Be realistic in planning your career

What is realism?

It’s simply a matter of setting achievable goals, building a strong plan, and creating a reasonable timeline. For instance, I’ve taught at Columbia University previously as an adjunct professor specializing in business and real estate. In this role, I’ve often had students, many of whom hailed from architectural backgrounds, asking me about working at Blackstone immediately after they finish their postgraduate degrees.

To be honest, this is unlikely to happen–not because the student isn’t skilled, talented, or driven, but because of experience and barriers to entry. Think about it: Blackstone is the largest manager of private equity and real estate, posting record returns this year, and is constantly involved in massive, multi-million dollar deals. In other words, entry-level jobs at a firm like Blackstone aren’t necessarily like entry-level jobs anywhere else; even those roles are likely to be staffed with people who have at least 3-5 years experience.

All this is to say that, should you wish to enter Blackstone (or a similar company), you’ll have to chart out a course of action first. It’s as if a recent grad, fresh from their computer science degree, tried to enter Google: it can be done, but don’t bank on it as your only option. More importantly, build the necessary experience and then apply. Your chances are much higher if you do so.

What do I need?

This raises another question: what exactly do prospective real estate investors need?

First off, I would say that an MBA is not necessary to break into the field. I certainly don’t have one, and I’ve known plenty of fellow real estate investors who don’t have one either. More important than an MBA, in my opinion, are skills and practical experience. This includes quantitative and math skills, modeling, and relevant coursework–essentially any abilities you’ll have to rely on when you enter the real estate investment industry.

Also, note that asset skills are much more important than financial engineering. Starting off, you’re likely to work in one of three areas: acquisitions, asset management, or portfolio management. Spend as much time as possible with an asset, and take the time to really know the specific ins and outs. The more ground-level knowledge you can accumulate, the better; this foundational experience will be invaluable to you as you make your way through the career ladder.

My Career Path and Mindset

With that being said, there aren’t necessarily clear-cut paths to enter real estate anymore. I graduated from university during the 1990s; at the time, the playing field was dominated by a handful of big investment banks, all of which would hire recent graduates and put them through extensive training programs. I entered one such program, working in M&A for a year, before transferring into real estate. I haven’t look back since.

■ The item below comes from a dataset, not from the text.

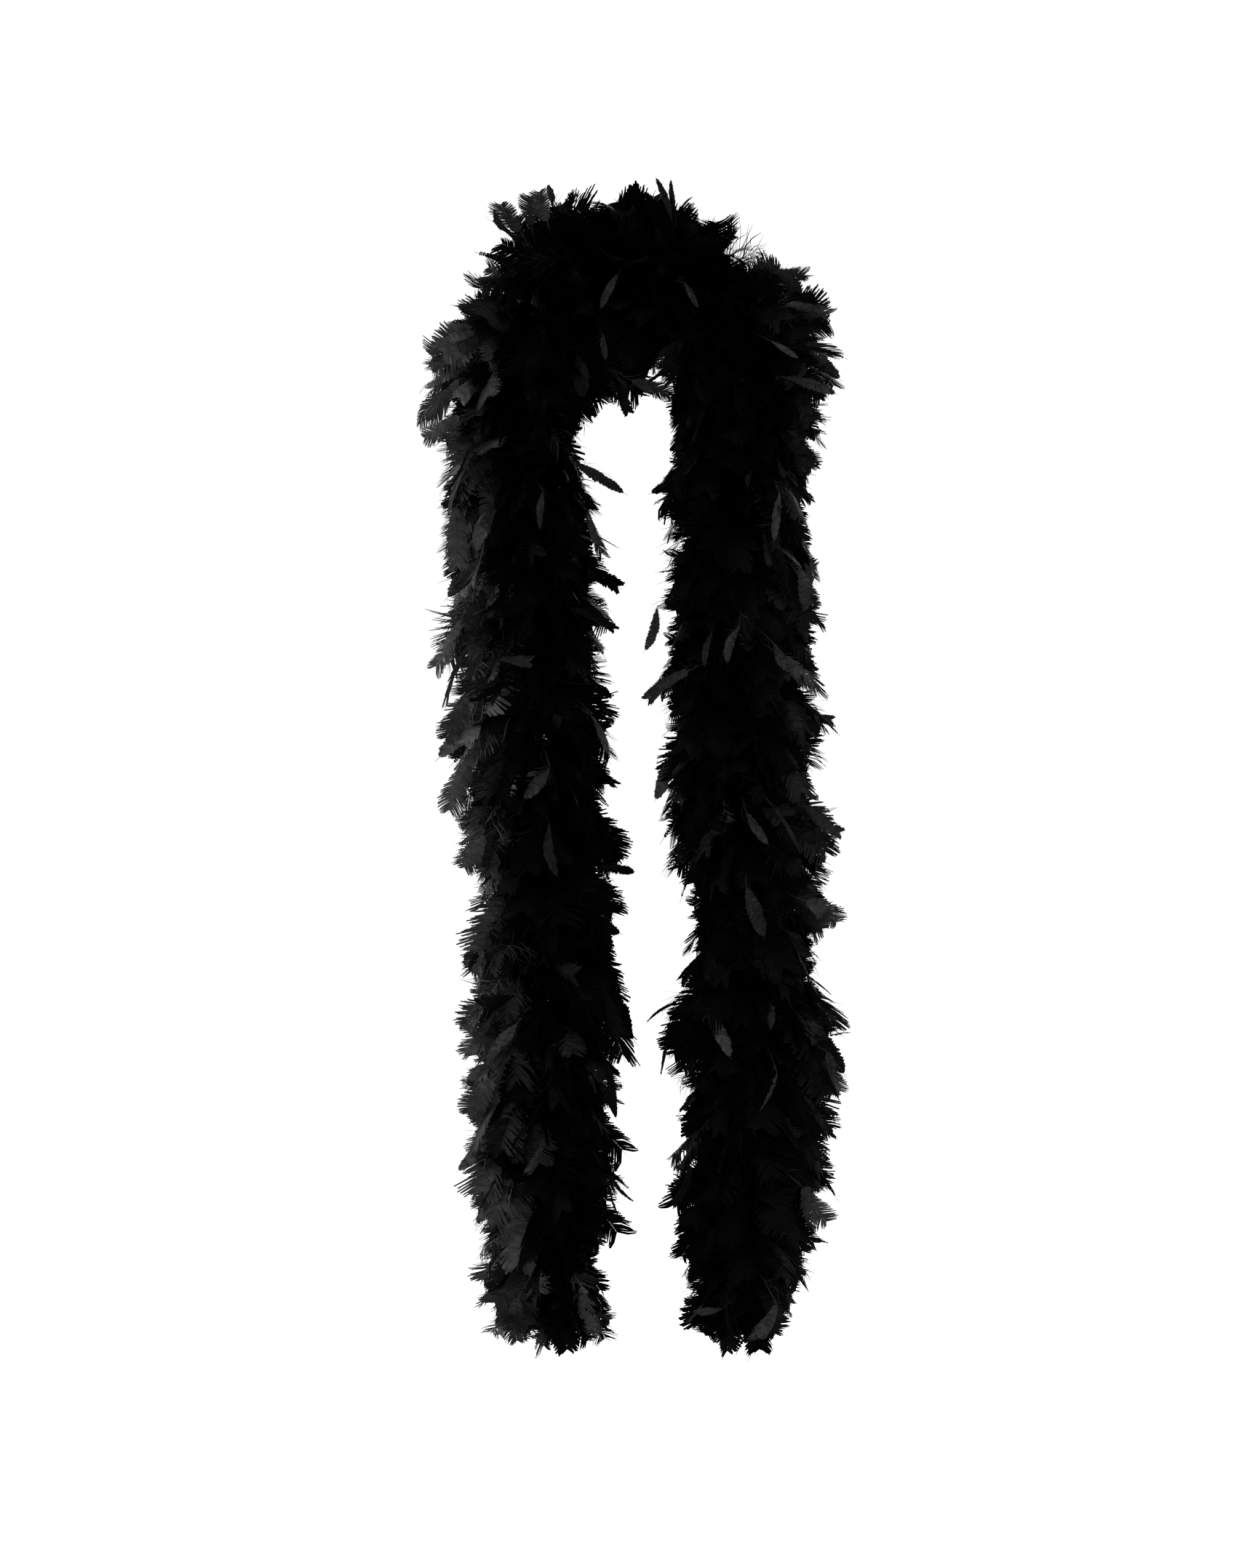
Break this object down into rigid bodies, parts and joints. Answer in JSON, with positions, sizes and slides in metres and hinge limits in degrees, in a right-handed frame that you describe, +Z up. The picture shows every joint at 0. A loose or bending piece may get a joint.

Yet I was lucky; I benefited from structured, formal training with clear career paths and progressions, at a large corporation that had a large hierarchy and plenty of room to grow. Today, that is increasingly uncommon; the market is more fragmented, and more importantly, fewer companies have the time, space, or funding to train new grads from scratch.

From my point of view, as a managing partner of a smaller real estate firm, I’m much more likely to poach experienced hires, rather than take on a new or recent graduate. Certainly all of my staff right now (even juniors) came from other operations. Part of the reason for this is due to our mindset; at GreenOak, we offer a more entrepreneurial, dynamic environment, and as such, we prefer those who have the knowledge and abilities to seize these opportunities as they come.

Whatever the case may be, real estate is a rewarding, interesting career with a variety of fascinating career tracks and opportunities. Good luck to you!